How D.C. Public Schools Gets Buy-In from Picky Student Eaters

April 23, 2015 | Written By:

D.C. Public Schools engages students to improve the school food program.

Kids are tough customers.

No one understands that better than Rob Jaber, the director of the Office of Food and Nutrition Services at the District of Columbia Public Schools (DCPS). But he’s found the best way to appease picky student appetites is to get them involved in the school meal menu planning process. “We could print the best looking menus in the world, but if the students aren’t buying in, they aren’t buying it,” he says. “Student buy-in is our number one focus.”

Like many districts, DCPS has been undergoing many changes and efforts to make its food both healthier and more appealing to students. Jaber acknowledges that some schools and districts are having challenges meeting the nutrition standards. DCPS implemented the menu pattern and nutrition standards set forth by 2010’s Healthy, Hunger-Free Kids Act the same year the act passed, and he admits participation did dip the following year. However, Jaber says participation is back up.

A big part of that rebound was the fact that Jaber knew he needed to engage DCPS students in the school meal program — and he set out to do just that.

One way he found success was through the Student Food Ambassador Program, which kicked off in fall 2014. Several ideas have already emerged from the program’s focus groups. One idea involved transforming the international food station at one school into a quick-serve Mexican themed station that emulates many of the successful strategies of establishments that students frequent. It’s been immensely successful.

The key behind the success of the international concept is not just the fresh produce or the lean meat. It’s the fact that the students themselves came up with the idea. “Participation took an immediate jump; they loved it,” Jaber says. “The idea came directly from the Food Ambassadors.”

DCPS is working toward implementing this station across many of its schools in the District of Columbia, though the concept won’t work in all schools. One school, for example, has 850 students that arrive to eat in a single lunch period. Unfortunately, the fast-serve concept can’t serve that kind of volume quickly enough. However, the district is looking into a way to serve the same food with a different service model.

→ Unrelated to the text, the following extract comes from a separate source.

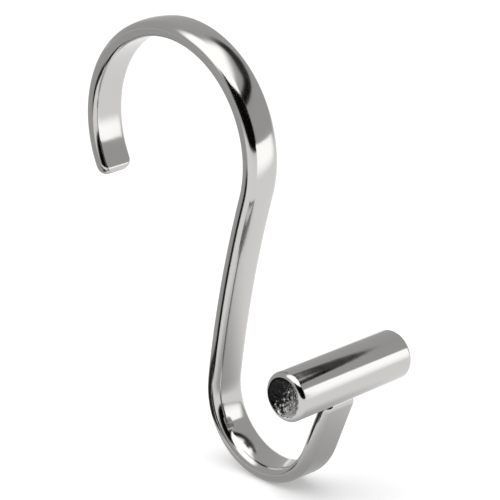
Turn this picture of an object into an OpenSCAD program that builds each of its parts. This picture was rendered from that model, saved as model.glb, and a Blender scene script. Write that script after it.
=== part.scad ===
// Shower curtain hook: a formed strip, bent like an S, with a round cross bar fixed to its
// lower end. The strip is bent in the XZ plane and its width lies along Y. The origin is the
// centre of the rod crook, so the axis of the shower rod is the Y axis.

/* [Strip] */
// Width of the strip, along the rod
strip_w = 7.9; // [6:0.1:12]
// Thickness at the middle of the crowned face
strip_t = 3.35; // [3.2:0.05:5]
// How far the crowned face rises above its two shoulders
crown_rise = 0.5; // [0.3:0.1:0.9]
// Radius along the edges of the flat face
flat_edge_r = 1.2; // [0.5:0.1:1.6]
// Radius of the shoulders, where the crowned face meets the sides
shoulder_r = 1.75; // [0.8:0.05:1.9]

/* [Rod crook] */
// Radius of the crook's inside, on the flat face
crook_inner_r = 21; // [14:0.1:30]
// Angle that the crook turns through, without its rounded tip
crook_wrap = 223; // [190:1:240]
// How far the start of the tip lies below the rod's axis, as an angle
tip_drop = 25.8; // [5:0.1:45]

/* [Shank] */
// Length of the shank between the two bends
shank_len = 41.7; // [25:0.1:80]
// Radius of the shank's slight bow
shank_bow_r = 250; // [120:10:600]

/* [Curtain loop] */
// Radius of the loop's inside, on the crowned face
loop_inner_r = 12; // [8:0.1:20]
// Angle that the loop turns through
loop_wrap = 165.4; // [140:0.2:175]
// Length of the straight riser, from the loop to the underside of the cross bar
riser_len = 12.9; // [6:0.1:25]

/* [Cross bar] */
// Diameter of the cross bar
bar_d = 10; // [8:0.5:16]
// Length of the cross bar
bar_len = 30.6; // [20:0.1:60]
// Radius of the rims at the bar's two ends
bar_rim_r = 1.1; // [0.3:0.1:1.5]
// Width of the flat ring between a rim and the dished middle of the bar's end
bar_end_land = 0.2; // [0.1:0.1:1]
// Depth of the dished middle of the bar's ends
dish_depth = 1.3; // [0.3:0.1:1.6]
// How far the bar's axis sits towards the shank from the middle of the riser
bar_inset = 1.5; // [0:0.1:2]

/* [Strip ends] */
// Length of the rounded tip past the crook
tip_len = 2.4; // [2.3:0.1:4]
// Radius of the tip's corners, seen on its flat face
tip_corner_r = 2.2; // [0.8:0.1:2.2]
// Radius of the tip's edges, seen from its side
tip_edge_r = 1.3; // [0.4:0.1:1.5]
// Radius of the corners where the riser meets the bar
seat_corner_r = 1; // [0.3:0.1:1.5]
// Radius of the edges where the riser meets the bar
seat_edge_r = 0.6; // [0.2:0.1:1.2]
// Depth that the riser's end reaches into the bar's round outline, before its saddle is cut
seat_depth = 0.9; // [0.6:0.1:2]

/* [Hidden] */
$fn = 96;
steel = [0.78, 0.78, 0.79];
beyond = 1;         // how far a cutting shape reaches past what it cuts
joint_lap = 0.3;    // how far the plainer runs reach into the bends
joint_step = 0.01;  // how much smaller their section is, so that no two faces coincide
shoulder_step = 0.004;  // how far the shoulders stand out of the crown, so that the arcs cross

// Section of the strip: flat face at x = 0, crown at x = strip_t
crown_r = (pow(strip_w / 2, 2) + pow(crown_rise, 2)) / (2 * crown_rise);
crown_x = strip_t - crown_r;
shoulder_y = strip_w / 2 - shoulder_r;
shoulder_x = crown_x + sqrt(pow(crown_r - shoulder_r + shoulder_step, 2) - pow(shoulder_y, 2));
edge_r = min(flat_edge_r, shoulder_x - 0.05);  // leaves the side a straight wall

// Radii of the strip's middle line: positive where it turns to its crowned side, negative
// where it turns to its flat side
crook_r = -(crook_inner_r + strip_t / 2);
loop_r = loop_inner_r + strip_t / 2;

// Route of the middle line as [x, z] points, with headings in degrees from +X towards +Z
function along(heading) = [cos(heading), sin(heading)];
function to_left(heading) = [-sin(heading), cos(heading)];
function turn_centre(start, heading, r) = start + r * to_left(heading);
function turn_end(start, heading, r, angle) =
    turn_centre(start, heading, r) - r * to_left(heading + sign(r) * angle);
function arc_angle(length, r) = length / abs(r) * 180 / PI;

shank_angle = arc_angle(shank_len, shank_bow_r);
tip_start = crook_r * along(tip_drop);
tip_heading = 90 + tip_drop;
shank_start = turn_end(tip_start, tip_heading, crook_r, crook_wrap);
shank_heading = tip_heading - crook_wrap;
loop_start = turn_end(shank_start, shank_heading, shank_bow_r, shank_angle);
loop_heading = shank_heading + shank_angle;
riser_start = turn_end(loop_start, loop_heading, loop_r, loop_wrap);
riser_heading = loop_heading + loop_wrap;

// Cross bar: the dish in each end is part of a ball
dish_r = bar_d / 2 - bar_rim_r - bar_end_land;
ball_r = (pow(dish_r, 2) + pow(dish_depth, 2)) / (2 * dish_depth);
bar_centre = riser_start + (riser_len + bar_d / 2) * along(riser_heading)
    + bar_inset * to_left(riser_heading);

// Section of the strip, closed by arcs and straight walls
module strip_section(inset = 0) {
    crown_reach = (crown_r + beyond) / (crown_r - shoulder_r);
    crown_side = [crown_x + crown_reach * (shoulder_x - crown_x), crown_reach * shoulder_y];
    for (side = [-1, 1]) {
        translate([edge_r, side * (strip_w / 2 - edge_r)]) circle(r = edge_r - inset);
        // the shoulder's own arc only, as its whole circle would reach through the flat face
        intersection() {
            translate([shoulder_x, side * shoulder_y]) circle(r = shoulder_r - inset);
            translate([(edge_r + shoulder_x) / 2, -strip_w]) square(2 * strip_w);
        }
    }
    translate([inset, edge_r - strip_w / 2])
        square([edge_r - inset, strip_w - 2 * edge_r]);
    translate([edge_r, inset - strip_w / 2])
        square([shoulder_x - edge_r, strip_w - 2 * inset]);
    intersection() {
        translate([crown_x, 0]) circle(r = crown_r - inset);
        polygon([
            [edge_r, -shoulder_y], [shoulder_x, -shoulder_y], [crown_side[0], -crown_side[1]],
            [strip_t + beyond, -crown_side[1]], [strip_t + beyond, crown_side[1]],
            crown_side, [shoulder_x, shoulder_y], [edge_r, shoulder_y]
        ]);
    }
}

// A bent run of the strip, with its crowned face on the left of the heading
module strip_bend(start, heading, r, angle, lap = 0, inset = 0) {
    centre = turn_centre(start, heading, r);
    lap_angle = arc_angle(lap, r);
    first_angle = (r > 0 ? heading - 90 : heading + 90 - angle) - lap_angle;
    translate([centre[0], 0, centre[1]]) rotate([90, 0, 0]) rotate(first_angle)
        rotate_extrude(angle = angle + 2 * lap_angle) {
            if (r > 0) translate([r + strip_t / 2, 0]) mirror([1, 0]) strip_section(inset);
            else translate([-r - strip_t / 2, 0]) strip_section(inset);
        }
}

// Outline of a rounded end that points along +X
module end_outline(length, width, corner_r) {
    translate([-beyond, -width / 2]) square([length - corner_r + beyond, width]);
    translate([0, corner_r - width / 2]) square([length, width - 2 * corner_r]);
    for (side = [-1, 1]) translate([length - corner_r, side * (width / 2 - corner_r)])
        circle(r = corner_r);
}

// A straight run along +X that ends rounded, with the crown towards +Z
module strip_end(length, corner_r, edge_r) {
    intersection() {
        translate([length, 0, -strip_t / 2]) rotate([0, -90, 0])
            linear_extrude(length + joint_lap) strip_section(joint_step);
        translate([0, 0, -strip_t]) linear_extrude(2 * strip_t)
            end_outline(length, strip_w, corner_r);
        translate([0, strip_w, 0]) rotate([90, 0, 0]) linear_extrude(2 * strip_w)
            end_outline(length, strip_t, edge_r);
    }
}

// Sets its children at a point of the route, with +X along the heading
module on_route(point, heading) {
    translate([point[0], 0, point[1]]) rotate([0, -heading, 0]) children();
}

module hook_strip() {
    color(steel) difference() {
        union() {
            on_route(tip_start, tip_heading + 180) mirror([0, 0, 1])
                strip_end(tip_len, tip_corner_r, tip_edge_r);
            strip_bend(tip_start, tip_heading, crook_r, crook_wrap);
            strip_bend(shank_start, shank_heading, shank_bow_r, shank_angle, joint_lap, joint_step);
            strip_bend(loop_start, loop_heading, loop_r, loop_wrap);
            on_route(riser_start, riser_heading)
                strip_end(riser_len + seat_depth, seat_corner_r, seat_edge_r);
        }
        // saddle that fits the bar's round underside
        translate([bar_centre[0], 0, bar_centre[1]]) rotate([90, 0, 0])
            cylinder(d = bar_d, h = strip_w + 2 * beyond, center = true);
    }
}

module cross_bar() {
    rim_y = bar_len / 2 - bar_rim_r;
    color(steel) translate([bar_centre[0], 0, bar_centre[1]]) rotate([90, 0, 0])
        difference() {
            rotate_extrude() {
                translate([0, -bar_len / 2]) square([bar_d / 2 - bar_rim_r, bar_len]);
                translate([0, -rim_y]) square([bar_d / 2, 2 * rim_y]);
                for (side = [-1, 1]) translate([bar_d / 2 - bar_rim_r, side * rim_y])
                    circle(r = bar_rim_r);
            }
            for (side = [-1, 1]) translate([0, 0, side * (bar_len / 2 - dish_depth + ball_r)])
                sphere(r = ball_r);
        }
}

hook_strip();
cross_bar();
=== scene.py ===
import bpy
import bmesh
from math import sin, cos, tan, asin, atan2, sqrt, radians, degrees, pi
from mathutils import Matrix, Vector


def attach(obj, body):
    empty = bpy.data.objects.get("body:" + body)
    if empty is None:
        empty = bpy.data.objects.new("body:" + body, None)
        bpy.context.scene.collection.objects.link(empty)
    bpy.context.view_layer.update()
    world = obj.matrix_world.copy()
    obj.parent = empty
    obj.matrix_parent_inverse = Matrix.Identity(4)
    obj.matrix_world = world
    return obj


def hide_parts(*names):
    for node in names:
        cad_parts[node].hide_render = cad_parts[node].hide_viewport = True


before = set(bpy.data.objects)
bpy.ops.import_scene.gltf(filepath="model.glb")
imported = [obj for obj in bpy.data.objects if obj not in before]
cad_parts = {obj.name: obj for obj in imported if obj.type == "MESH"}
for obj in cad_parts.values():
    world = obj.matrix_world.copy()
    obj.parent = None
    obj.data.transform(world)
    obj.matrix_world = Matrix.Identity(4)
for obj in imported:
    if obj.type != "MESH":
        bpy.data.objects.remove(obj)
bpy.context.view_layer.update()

mm = 0.001
smoothAngle = 32  # edges that turn more than this, in degrees, stay sharp
scene = bpy.context.scene


def activate(piece):
    for other in bpy.context.selected_objects:
        other.select_set(False)
    bpy.context.view_layer.objects.active = piece
    piece.select_set(True)


def startEdit(piece):
    activate(piece)
    bpy.ops.object.mode_set(mode="EDIT")


def leaveEdit():
    bpy.ops.object.mode_set(mode="OBJECT")


def pick(piece, kind, test):
    # selects only the edges or faces that pass the test
    mesh = bmesh.from_edit_mesh(piece.data)
    bpy.ops.mesh.select_mode(type=kind)
    bpy.ops.mesh.select_all(action="DESELECT")
    for part in {"EDGE": mesh.edges, "FACE": mesh.faces}[kind]:
        if test(part):
            part.select_set(True)
    mesh.select_flush_mode()
    bmesh.update_edit_mesh(piece.data)


def extrudeBy(move):
    bpy.ops.mesh.extrude_region_move(TRANSFORM_OT_translate={"value": move})


def drawTo(piece, target):
    # draws an edge from the one picked vertex to a point
    last = [v.co.copy() for v in bmesh.from_edit_mesh(piece.data).verts if v.select][0]
    extrudeBy(target - last)


# headings are degrees from +X towards +Z, in the plane that the strip is bent in
def along(heading):
    return Vector((cos(radians(heading)), 0, sin(radians(heading))))


def toLeft(heading):
    return Vector((-sin(radians(heading)), 0, cos(radians(heading))))


stripSizes = {
    "width": 7.9 * mm,
    "thickness": 3.35 * mm,
    "crownRise": 0.5 * mm,
    "flatEdgeRadius": 1.2 * mm,
    "shoulderRadius": 1.75 * mm,
    "flatShares": (0.4, 0.75, 1),  # where half of the flat face has its points
    "edgeSteps": 9,
    "shoulderSteps": 6,
    "crownSteps": 9,
    "sectionMerge": 0.001 * mm,
    "crookInnerRadius": 21 * mm,
    "crookWrap": 223,
    "crookSteps": 120,
    "tipDrop": 25.8,
    "shankLength": 41.7 * mm,
    "shankBowRadius": 250 * mm,
    "shankSteps": 20,
    "loopInnerRadius": 12 * mm,
    "loopWrap": 165.4,
    "loopSteps": 84,
    "riserLength": 12.9 * mm,
    "tipLength": 2.4 * mm,
    "tipCornerRadius": 2.2 * mm,
    "tipEdgeRadius": 1.3 * mm,
    "seatCornerRadius": 2.0 * mm,
    "seatEdgeRadius": 1.6 * mm,
    "seatDepth": 0.7 * mm,
    "endSteps": 9,
    "stripMerge": 0.0005 * mm,
    "saddleVertices": 192,
}


def drawSection(s, place, side):
    # half of the outline is drawn from the flat face to the crown, then mirrored across the width
    halfWidth, thickness = s["width"] / 2, s["thickness"]
    edge, shoulder = s["flatEdgeRadius"], s["shoulderRadius"]
    crown = (halfWidth ** 2 + s["crownRise"] ** 2) / (2 * s["crownRise"])
    crownX = thickness - crown
    shoulderY = halfWidth - shoulder
    shoulderX = crownX + sqrt((crown - shoulder) ** 2 - shoulderY ** 2)
    crownTurn = degrees(asin(shoulderY / (crown - shoulder)))
    axis = side.cross(Vector((0, 1, 0)))

    def at(x, y):
        return place + side * (x - thickness / 2) + Vector((0, y, 0))

    bpy.ops.mesh.primitive_plane_add(size=1 * mm, location=(0, 0, 0))
    piece = bpy.context.object
    startEdit(piece)
    bpy.ops.mesh.select_mode(type="VERT")
    bpy.ops.mesh.select_all(action="SELECT")
    bpy.ops.mesh.merge(type="CENTER")
    bpy.ops.transform.translate(value=at(0, 0))
    for share in s["flatShares"]:
        drawTo(piece, at(0, (halfWidth - edge) * share))
    bpy.ops.mesh.spin(steps=s["edgeSteps"], angle=radians(90),
                      center=at(edge, halfWidth - edge), axis=axis)
    drawTo(piece, at(shoulderX, halfWidth))
    bpy.ops.mesh.spin(steps=s["shoulderSteps"], angle=radians(90 - crownTurn),
                      center=at(shoulderX, shoulderY), axis=axis)
    bpy.ops.mesh.spin(steps=s["crownSteps"], angle=radians(crownTurn),
                      center=at(crownX, 0), axis=axis)
    bpy.ops.mesh.select_all(action="SELECT")
    bpy.ops.mesh.duplicate_move()
    bpy.ops.transform.resize(value=(1, -1, 1), orient_type="GLOBAL", center_override=(0, 0, 0))
    bpy.ops.mesh.select_all(action="SELECT")
    bpy.ops.mesh.remove_doubles(threshold=s["sectionMerge"])
    bpy.ops.mesh.edge_face_add()
    bpy.ops.mesh.select_mode(type="FACE")
    return piece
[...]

Student engagement is also sought through surveys, recipe contests — such as HSC’s Cooking up Change contest — and taste tests. HSC is thrilled to have DCPS participate for the first time in Cooking up Change this year. The April 30 competition will bring students from across the district to develop and prepare tasty meals that meet the current nutrition standards. Chartwells-Thompson School Dining Services, the district’s food service provider, will participate along with local sponsor and local NGO Brainfood. Students competing in Cooking up Change receive culinary training and mentorship through an after-school program with Brainfood.

Student engagement in and ownership of the school meal program helps combat some of the challenges of introducing new foods and menus. The biggest challenge, according to Jaber, has been culture shock. Overnight, the refined white pasta students had been accustomed to changed to whole grain brown pasta. But that’s where education and student engagement come in. “They need to understand why we do it,” says Jaber. “If they don’t believe in the food they’re served, and if they don’t have a part in the process, we’ve lost.” The efforts to increase student satisfaction with the school meal program align with DCPS Chancellor Kaya Henderson’s goal to have 90 percent of students say they like their school by 2017.

Jaber relates a story about when Mayor Muriel Bowser recently came to a school to eat lunch with him and five students. The students offered the typical grumbles about the new school meals, so Jaber decided to turn it into a teachable moment. He asked the students who among them liked Five Guys Burgers and Fries (a popular quick-serve burger chain that started in the D.C. area). All five students raised their hands. He then asked the students how many of them wanted to take a nap after eating a hefty Five Guys meal. Again, all five students raised their hands. Once students saw the correlation between those burgers and not being able to stay awake to focus in class or have the energy to exercise, they better understood the need for healthy food in the school meal program.

It’s small teachable moments like this that can make all the difference in how students react to new foods and meals.

Encouraging students to be active participants in the school meal program, rather than just passive consumers, improves acceptance of meals that meet the new nutrition standards — and counteract some of that pickiness.

To Jaber, success isn’t about a single data point — participation — rather it’s a long-term goal of getting students to understand why nutrition and health matter. In D.C. schools, it seems to be working.